A few years ago, a prison staff member and myself spent time setting up Depressed Anonymous meetings in a prison setting. To say the least, it was a sobering experience for myself. It was also a very rewarding experience as well. Rewarding in the sense that there were men wanting to talk about their experience with depression with other fellow prisoners. We had permission from prison Psychiatrist and the Warden. We were given permission to talk and visit with prisoners who wanted to come to the meetings.
Altogether we had three groups of Depressed Anonymous. The groups were facilitated by the staff member, myself and prisoners who already were part of the fellowship, and attended other 12 Step meetings in the prison. AA and NA were an important part of the daily life of any of those who chose to attend this or that fellowship. My point is that they already were working the Steps and attending recovery meetings. They never had been to a DA meeting, sharng their own experiences with depression, until now.
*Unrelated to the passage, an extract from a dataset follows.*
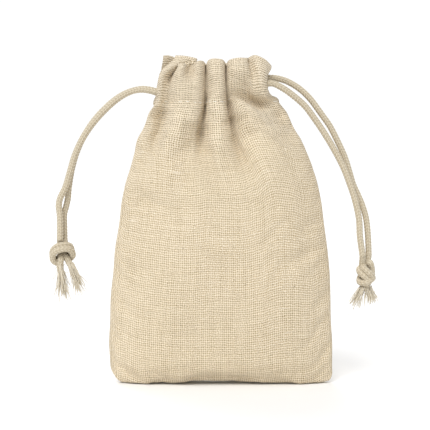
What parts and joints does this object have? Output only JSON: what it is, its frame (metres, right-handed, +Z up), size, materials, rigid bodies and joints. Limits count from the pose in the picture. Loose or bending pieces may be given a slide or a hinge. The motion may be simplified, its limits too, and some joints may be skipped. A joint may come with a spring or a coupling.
{
  "type": "drawstring gift pouch",
  "caption": "Small cloth gift pouch with a gathered neck, closed by cotton cords that leave a casing at both sides and end in knots.",
  "frame": {"origin": "on the floor, under the middle of the pouch without its cords", "axes": "+X to the right seen from the front, +Y from the front panel to the back panel, +Z up towards the mouth"},
  "size_m": [0.1385, 0.0284, 0.1368],
  "materials": {
    "cotton_linen_cloth": "plain weave, undyed, matt",
    "cotton_cord": "round braid, undyed, matt",
    "sewing_thread": "white thread"
  },
  "bodies": {
    "pouch_body": {"front_panel": "cotton_linen_cloth", "back_panel": "cotton_linen_cloth", "left_side_seam": "cotton_linen_cloth", "right_side_seam": "cotton_linen_cloth", "bottom_seam": "cotton_linen_cloth", "front_casing": "cotton_linen_cloth", "back_casing": "cotton_linen_cloth", "front_casing_stitching": "sewing_thread", "back_casing_stitching": "sewing_thread"},
    "left_drawcord": {"left_cord_loop": "cotton_cord", "left_cord_front_tail": "cotton_cord", "left_cord_back_tail": "cotton_cord", "left_knot": "cotton_cord", "left_frayed_end": "cotton_cord", "right_casing_front_end": "cotton_linen_cloth", "right_casing_back_end": "cotton_linen_cloth"},
    "right_drawcord": {"right_cord_loop": "cotton_cord", "right_cord_front_tail": "cotton_cord", "right_cord_back_tail": "cotton_cord", "right_knot": "cotton_cord", "right_frayed_end": "cotton_cord", "left_casing_front_end": "cotton_linen_cloth", "left_casing_back_end": "cotton_linen_cloth"}
  },
  "joints": [
    {"name": "left_cord_pull", "type": "slide", "parent": "pouch_body", "child": "left_drawcord", "axis": [-1, 0, 0], "range_m": [-0.002, 0.004], "deforming": ["front_casing", "back_casing", "front_casing_stitching", "back_casing_stitching"]},
    {"name": "right_cord_pull", "type": "slide", "parent": "pouch_body", "child": "right_drawcord", "axis": [1, 0, 0], "range_m": [-0.002, 0.004]}
  ],
  "couplings": [
    {"joint": "right_cord_pull", "follows": "left_cord_pull", "ratio": 1}
  ]
}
Not many of the men had heard of the Depressed Anonymous fellowship till we brought it into their lives.
One of the three groups met in the mess hall. Another on a stair well. And one met in a conference room. Space was limited. With all of this the men came faithfully to the meetings. What impressed me the most was the honesty of those participating. What they were sharing was held in confidence by each group member. It was a sacred trust for the members to keep confidential anything and everything that was shared in the group.
For a DA member to share anything in the prison yard that was shared inside the group would defiitely not bode well for the person talking outside the group. Every man knew this rule had no exceptions.
One of the most discussed issues among the men was how sad they were and how their past was not only locking themselves in prison – it also locked some men out of seeing their children grow up without them. Many times their girlfriends would drop the man for someone else on the outside. Some were saddened by the fact that no one contacted them from home. No one from home came to visit them. This was the greatest pain.
Feelings of anger and despair continued to eat them up. It was here in the group that this emotion poured out of their hearts and souls like molten rivers of despair.
Women with small children, mothers of sons incarcerated, women with boyfriends and husbands managed to meet on any occasion that was permissible.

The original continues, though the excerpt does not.